(Before I get started, I always post reviews separately from main threads, but especially this time, where The National, is an amp that I feel offers so much for its price, there needs to be some more personal love shown.)
In the TouchMyApps review, I called it a new class of portable amp. Here I'll call it a work of art. Really. There are so many ways to compare a portable amp, and so many amps to compare it to, but I think that sound AND polish should play a big role on how you decide to spend your money.
In particular, ergonomics are important. ALO nailed ergonomics. How? In/out ports are split across the amp's face. In the middle is the volume pot and the high/low gain. (The volume pot, by the way, has very good balance and the lowest left/right balanced volume is low enough for sensitive earphones, but quite close to the threshold for certain, sensitive listeners.) You can use big-arse headphone/input plugs and still turn the volume pot and switch to high/low gain with no problem at all.
The power plugs into the back so stacking the amp next to a CD player or on your desktop isn't ungainly.
I know that some people will disagree with me, but I am among the crowd that think an audio item that demands a goodly portion of your money should work and look important as well as sound good. Here's honestly where I don't get what ALO did. The National is a work of art. From its font to its boxes and layout in said boxes, it gives the impression of an amp that costs twice as much, almost as if ALO meant it as a signature item. I know they didn't, but they treat it (and by corollary, us the customers) with new levels of respect.

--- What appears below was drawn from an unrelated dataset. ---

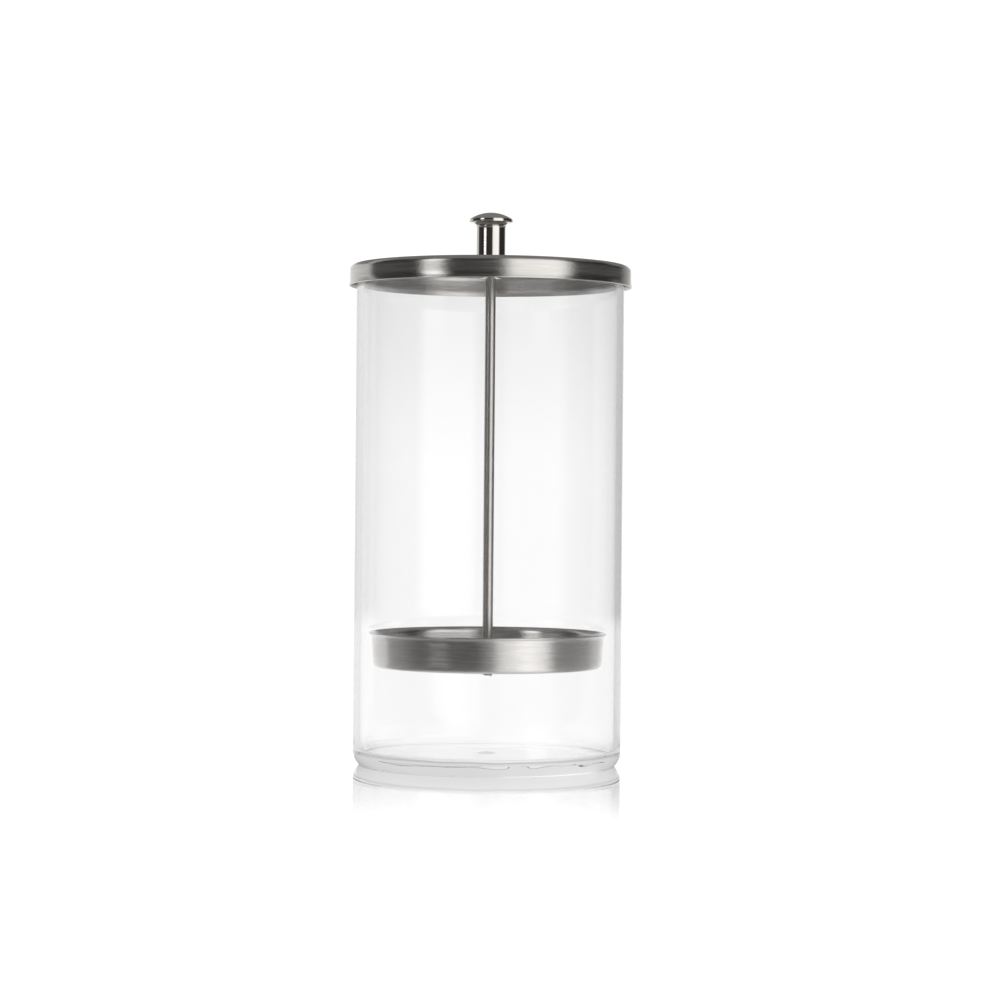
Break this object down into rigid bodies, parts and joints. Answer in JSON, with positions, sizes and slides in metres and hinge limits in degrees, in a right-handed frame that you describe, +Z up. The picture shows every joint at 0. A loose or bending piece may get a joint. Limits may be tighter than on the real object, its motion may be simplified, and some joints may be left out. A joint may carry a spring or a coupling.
{
  "type": "lidded glass jar with lift-out tray",
  "caption": "Clear straight-sided glass jar with a loose pressed steel lid; a small domed knob, a slim rod and a round shallow tray lift out together through the open top.",
  "frame": {"origin": "middle of the surface that the jar stands on, on the jar's axis", "axes": "+Z up along the axis of the jar, the rod and the knob; X and Y are level, and X is to the right in the front view"},
  "size_m": [0.106, 0.106, 0.2062],
  "materials": {
    "jar_glass": "clear, fire-polished",
    "lid_steel": "brushed round the axis",
    "tray_steel": "brushed round the axis",
    "rod_steel": "drawn, satin",
    "knob_nickel": "polished nickel plate",
    "fastener_steel": "plain bright"
  },
  "bodies": {
    "jar": {"glass_jar": "jar_glass"},
    "lid": {"lid": "lid_steel"},
    "carrier": {"knob": "knob_nickel", "rod": "rod_steel", "lid_washer": "fastener_steel", "lid_nut": "fastener_steel", "tray": "tray_steel", "tray_washer": "fastener_steel", "tray_upper_nut": "fastener_steel", "tray_lower_nut": "fastener_steel"}
  },
  "joints": [
    {"name": "lid_lift", "type": "slide", "parent": "jar", "child": "lid", "axis": [0, 0, 1], "range_m": [0, 0.165]},
    {"name": "carrier_spin", "type": "hinge", "parent": "lid", "child": "carrier", "pos_m": [0, 0, 0.1862], "axis": [0, 0, 1], "continuous": true}
  ]
}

Down to the volume pot and screws, The National employs non-run-of-the-mill (for portable amps that is) parts.
You probably care about this. Of course you do. ALO deliver here, though they deliver in one way that surprised me more than the rest. I didn't expect absolute perfection from The National. And I didn't get it. Even without load, it allows a goodly amount of distortion in the signal, and what I will call 'heat' in the midrange shadow of certain instruments. It might be a small delay. Those are intentional marks. ALO designed a 300$ amp to have a sound, which is another mark, not of a 300$ amp, but of one much higher priced.
The VorzAMPduo and VorzAMPpro, for instance, amps that carry much higher prices around the world than the ALO does, are voiced by thick mid ranges and fast, extended highs. Some people insist they are made for pop music, some for jazz and IDM (amazing grouping, eh?). The National overall has a neutral image, but exchanges some neutrality for the above-mentioned heat. That minute delay (heat, remember?) coupled with a clear upper midrange creates the image of space. Images wrap further behind the ear in many cases and slightly forward, to about the eyes.
That mid range section is, under normal driving circumstances, very clear, very articulate. The National is, in that space, an epiphany. Of course there are clearer mids out there and more perfectly neutral frequency responses. But not so many amps give as engaging of a listen. I stand very solidly beside my insistence that The National is an amp that for 300$ will suit perfectly in the living room AND on the go.
There is a LOT of power beneath its bonnet. If you are maxing out a pair of headphones with it, you will probably max them out on anything not mains. At 80dB, the DT880 600Ω needs about 50-55% of the volume pot and high gain. It can be pushed to 100% with no distortion. Ditto (distortion) ES10 to about 95% of the volume pot. Both headphones then are over 100dB and sound like small room speakers.
That is power. Most portable amps can kick up over 95dB, but not with that sort of clarity. I'm ready to say that the DT880 600Ω are very close to being perfectly driven by The National, a portable headphone amp. For 300$. Made by a boutique maker.
IEM's are not a mixed bag unless you step into Earsonics SM2/JH13Pro territory where crossovers and many drivers play foul by dipping into very low Ω. Remember, not all multi-armatures do that. EM3Pro, SM3, CT7, W4 are driven nearly perfectly by The National. There is about the same amount of hiss as the zO2, which isn't a lot and isn't a little in the grand scheme of things. People with Shure SE530 and Westone UM2 who have sensitive ears may want to steer elsewhere.
For those of you who head to the TMA review, please note that I've not had time to update the RMAA and other measurement links. I get home lately at around 12AM and am dead. I think tomorrow night I should have time. I'm sorry. I will fix that as soon as I can.
Overall, I'm impressed. Very impressed. The National is possibly the best designed and implemented portable amp I've used for any length of time. Bar none. The Rx (MKI) has more impressive playback for any low-Ω headphone and so do a number of other amps. But not overwhelmingly so. For high Ω headphones, The National is firmly one of the best, if not the best in its category, delivering power, firm bass, and a little bit of heat for those of us who want to listen to an amp, too, not just the music.
At headfi, I dub it a work of art. At TouchMyApps, I dub it a new class. I think I'm right on both accounts.